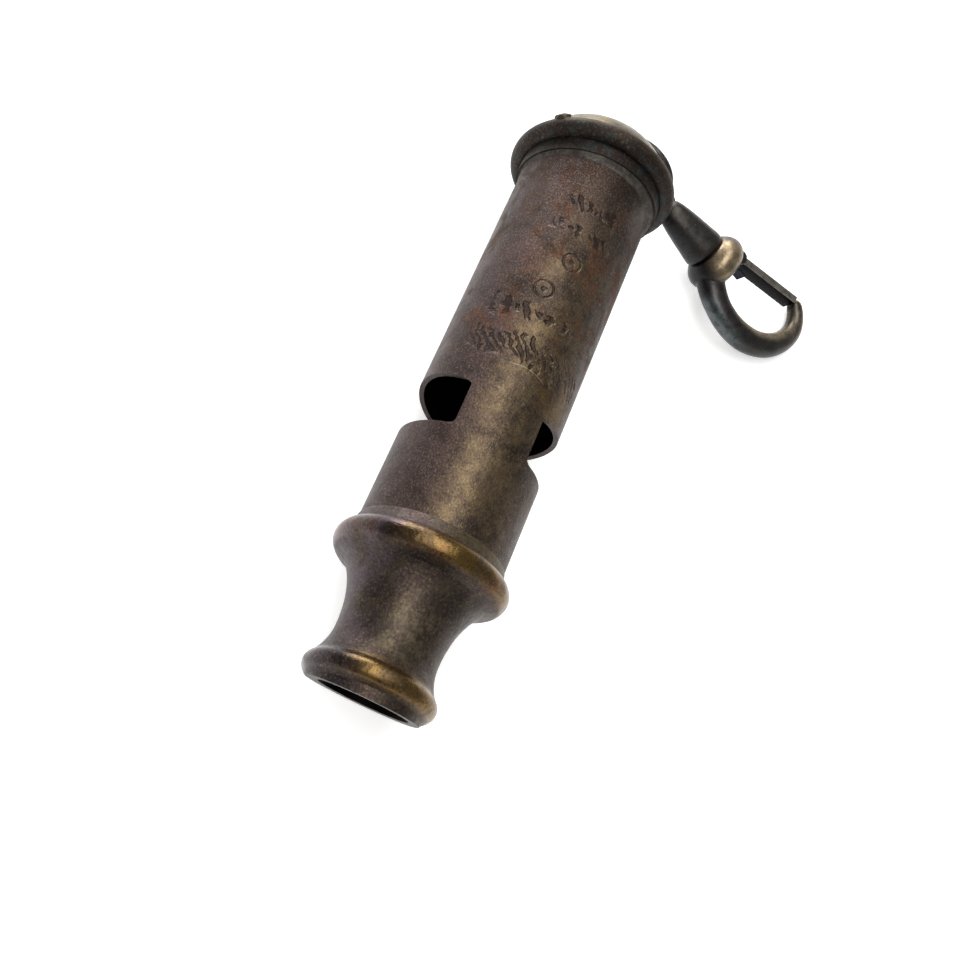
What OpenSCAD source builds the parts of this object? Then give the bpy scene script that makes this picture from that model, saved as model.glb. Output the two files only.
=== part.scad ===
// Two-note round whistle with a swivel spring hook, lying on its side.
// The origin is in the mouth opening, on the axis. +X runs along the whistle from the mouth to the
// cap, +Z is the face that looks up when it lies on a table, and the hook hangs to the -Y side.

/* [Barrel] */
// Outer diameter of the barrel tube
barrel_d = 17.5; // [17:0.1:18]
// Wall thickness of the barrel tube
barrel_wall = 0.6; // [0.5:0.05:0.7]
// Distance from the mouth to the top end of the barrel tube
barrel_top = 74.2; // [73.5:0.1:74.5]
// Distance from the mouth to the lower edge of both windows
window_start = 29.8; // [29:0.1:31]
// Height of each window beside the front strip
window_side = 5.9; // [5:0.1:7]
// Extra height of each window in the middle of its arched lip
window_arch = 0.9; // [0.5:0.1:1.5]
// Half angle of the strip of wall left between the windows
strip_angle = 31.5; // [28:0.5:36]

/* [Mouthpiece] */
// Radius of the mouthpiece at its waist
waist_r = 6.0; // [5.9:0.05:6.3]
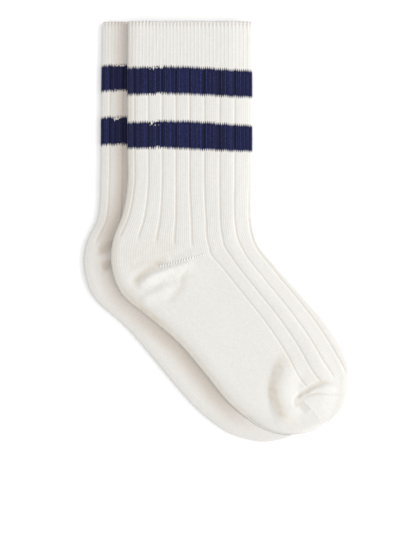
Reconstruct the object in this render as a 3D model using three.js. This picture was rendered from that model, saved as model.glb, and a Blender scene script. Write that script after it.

▶ Aim of the task: Reproduce the full set of records precisely.

▶ Reply to the exercise:
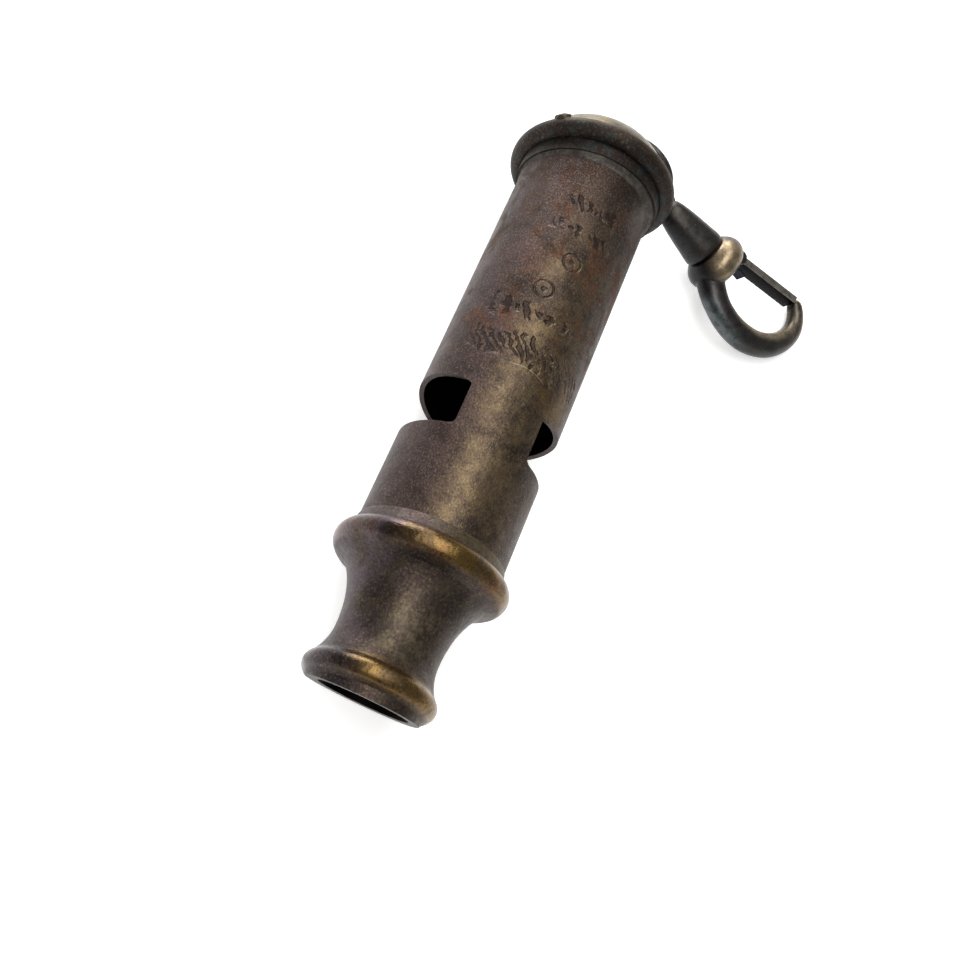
What OpenSCAD source builds the parts of this object? Then give the bpy scene script that makes this picture from that model, saved as model.glb. Output the two files only.
=== part.scad ===
// Two-note round whistle with a swivel spring hook, lying on its side.
// The origin is in the mouth opening, on the axis. +X runs along the whistle from the mouth to the
// cap, +Z is the face that looks up when it lies on a table, and the hook hangs to the -Y side.

/* [Barrel] */
// Outer diameter of the barrel tube
barrel_d = 17.5; // [17:0.1:18]
// Wall thickness of the barrel tube
barrel_wall = 0.6; // [0.5:0.05:0.7]
// Distance from the mouth to the top end of the barrel tube
barrel_top = 74.2; // [73.5:0.1:74.5]
// Distance from the mouth to the lower edge of both windows
window_start = 29.8; // [29:0.1:31]
// Height of each window beside the front strip
window_side = 5.9; // [5:0.1:7]
// Extra height of each window in the middle of its arched lip
window_arch = 0.9; // [0.5:0.1:1.5]
// Half angle of the strip of wall left between the windows
strip_angle = 31.5; // [28:0.5:36]

/* [Mouthpiece] */
// Radius of the mouthpiece at its waist
waist_r = 6.0; // [5.9:0.05:6.3]
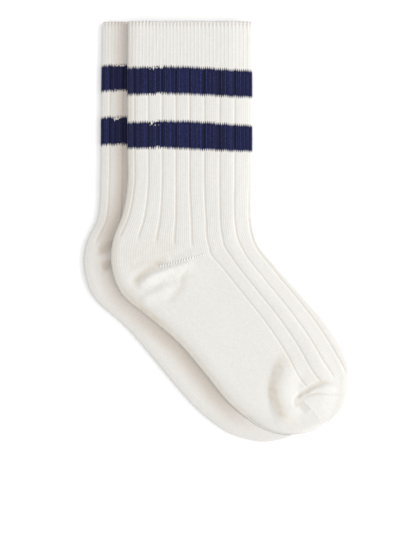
Reconstruct the object in this render as a 3D model using three.js. This picture was rendered from that model, saved as model.glb, and a Blender scene script. Write that script after it.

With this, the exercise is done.